STATED PROBLEM
Return the lines exactly as they stand, from the first of the material through the line containing "lamp_turn = 23; // [0:1:45]".

/---

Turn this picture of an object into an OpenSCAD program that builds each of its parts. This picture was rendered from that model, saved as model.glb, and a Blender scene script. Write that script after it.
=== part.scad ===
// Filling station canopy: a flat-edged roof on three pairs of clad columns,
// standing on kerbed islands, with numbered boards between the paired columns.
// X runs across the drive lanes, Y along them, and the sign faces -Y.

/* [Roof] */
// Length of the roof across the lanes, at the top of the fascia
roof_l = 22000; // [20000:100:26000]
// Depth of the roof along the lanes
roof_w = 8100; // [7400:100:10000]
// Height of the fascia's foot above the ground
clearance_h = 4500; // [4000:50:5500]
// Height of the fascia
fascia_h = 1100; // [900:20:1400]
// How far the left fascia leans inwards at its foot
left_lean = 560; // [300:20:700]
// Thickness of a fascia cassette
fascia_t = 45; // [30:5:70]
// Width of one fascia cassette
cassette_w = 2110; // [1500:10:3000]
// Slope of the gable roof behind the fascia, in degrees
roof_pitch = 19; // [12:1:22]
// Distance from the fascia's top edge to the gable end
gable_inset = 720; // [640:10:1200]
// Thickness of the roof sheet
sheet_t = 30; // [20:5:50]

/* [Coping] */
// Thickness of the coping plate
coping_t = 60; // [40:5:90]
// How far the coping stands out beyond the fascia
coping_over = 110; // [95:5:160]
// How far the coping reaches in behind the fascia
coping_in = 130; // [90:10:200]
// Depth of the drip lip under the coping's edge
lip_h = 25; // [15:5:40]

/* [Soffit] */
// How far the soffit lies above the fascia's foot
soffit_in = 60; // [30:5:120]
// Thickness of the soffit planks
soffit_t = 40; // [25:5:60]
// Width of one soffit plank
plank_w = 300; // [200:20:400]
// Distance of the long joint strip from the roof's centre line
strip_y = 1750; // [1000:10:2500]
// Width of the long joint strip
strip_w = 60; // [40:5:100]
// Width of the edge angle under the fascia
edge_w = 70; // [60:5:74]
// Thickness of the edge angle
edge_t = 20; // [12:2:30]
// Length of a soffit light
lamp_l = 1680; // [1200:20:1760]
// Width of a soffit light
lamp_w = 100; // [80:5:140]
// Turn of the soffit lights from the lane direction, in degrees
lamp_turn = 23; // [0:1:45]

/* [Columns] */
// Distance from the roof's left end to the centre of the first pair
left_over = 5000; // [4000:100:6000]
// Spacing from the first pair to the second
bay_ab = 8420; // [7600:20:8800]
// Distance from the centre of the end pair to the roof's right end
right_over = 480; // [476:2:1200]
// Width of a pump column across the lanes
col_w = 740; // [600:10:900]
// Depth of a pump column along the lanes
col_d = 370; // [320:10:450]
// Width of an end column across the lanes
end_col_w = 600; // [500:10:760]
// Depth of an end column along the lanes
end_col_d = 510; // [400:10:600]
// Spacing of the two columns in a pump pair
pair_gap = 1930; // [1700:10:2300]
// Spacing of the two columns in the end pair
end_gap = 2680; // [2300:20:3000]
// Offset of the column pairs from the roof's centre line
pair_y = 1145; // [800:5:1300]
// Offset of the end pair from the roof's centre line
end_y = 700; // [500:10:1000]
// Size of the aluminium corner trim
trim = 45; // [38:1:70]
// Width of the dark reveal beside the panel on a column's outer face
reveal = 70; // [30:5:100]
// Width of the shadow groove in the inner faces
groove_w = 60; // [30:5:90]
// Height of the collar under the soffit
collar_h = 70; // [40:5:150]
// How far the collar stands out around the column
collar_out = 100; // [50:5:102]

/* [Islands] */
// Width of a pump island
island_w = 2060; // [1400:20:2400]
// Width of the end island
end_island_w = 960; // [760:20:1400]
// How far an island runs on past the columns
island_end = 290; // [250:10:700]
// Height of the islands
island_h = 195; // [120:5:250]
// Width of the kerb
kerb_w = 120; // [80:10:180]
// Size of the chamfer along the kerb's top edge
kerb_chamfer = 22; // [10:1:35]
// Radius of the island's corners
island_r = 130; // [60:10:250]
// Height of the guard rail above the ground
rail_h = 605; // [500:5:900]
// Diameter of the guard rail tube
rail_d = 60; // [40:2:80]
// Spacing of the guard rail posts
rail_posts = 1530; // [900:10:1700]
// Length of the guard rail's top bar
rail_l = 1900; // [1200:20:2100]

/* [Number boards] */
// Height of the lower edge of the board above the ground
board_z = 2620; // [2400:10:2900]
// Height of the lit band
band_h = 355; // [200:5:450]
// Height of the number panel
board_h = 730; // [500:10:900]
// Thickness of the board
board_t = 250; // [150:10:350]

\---

IN RESPONSE
Turn this picture of an object into an OpenSCAD program that builds each of its parts. This picture was rendered from that model, saved as model.glb, and a Blender scene script. Write that script after it.
=== part.scad ===
// Filling station canopy: a flat-edged roof on three pairs of clad columns,
// standing on kerbed islands, with numbered boards between the paired columns.
// X runs across the drive lanes, Y along them, and the sign faces -Y.

/* [Roof] */
// Length of the roof across the lanes, at the top of the fascia
roof_l = 22000; // [20000:100:26000]
// Depth of the roof along the lanes
roof_w = 8100; // [7400:100:10000]
// Height of the fascia's foot above the ground
clearance_h = 4500; // [4000:50:5500]
// Height of the fascia
fascia_h = 1100; // [900:20:1400]
// How far the left fascia leans inwards at its foot
left_lean = 560; // [300:20:700]
// Thickness of a fascia cassette
fascia_t = 45; // [30:5:70]
// Width of one fascia cassette
cassette_w = 2110; // [1500:10:3000]
// Slope of the gable roof behind the fascia, in degrees
roof_pitch = 19; // [12:1:22]
// Distance from the fascia's top edge to the gable end
gable_inset = 720; // [640:10:1200]
// Thickness of the roof sheet
sheet_t = 30; // [20:5:50]

/* [Coping] */
// Thickness of the coping plate
coping_t = 60; // [40:5:90]
// How far the coping stands out beyond the fascia
coping_over = 110; // [95:5:160]
// How far the coping reaches in behind the fascia
coping_in = 130; // [90:10:200]
// Depth of the drip lip under the coping's edge
lip_h = 25; // [15:5:40]

/* [Soffit] */
// How far the soffit lies above the fascia's foot
soffit_in = 60; // [30:5:120]
// Thickness of the soffit planks
soffit_t = 40; // [25:5:60]
// Width of one soffit plank
plank_w = 300; // [200:20:400]
// Distance of the long joint strip from the roof's centre line
strip_y = 1750; // [1000:10:2500]
// Width of the long joint strip
strip_w = 60; // [40:5:100]
// Width of the edge angle under the fascia
edge_w = 70; // [60:5:74]
// Thickness of the edge angle
edge_t = 20; // [12:2:30]
// Length of a soffit light
lamp_l = 1680; // [1200:20:1760]
// Width of a soffit light
lamp_w = 100; // [80:5:140]
// Turn of the soffit lights from the lane direction, in degrees
lamp_turn = 23; // [0:1:45]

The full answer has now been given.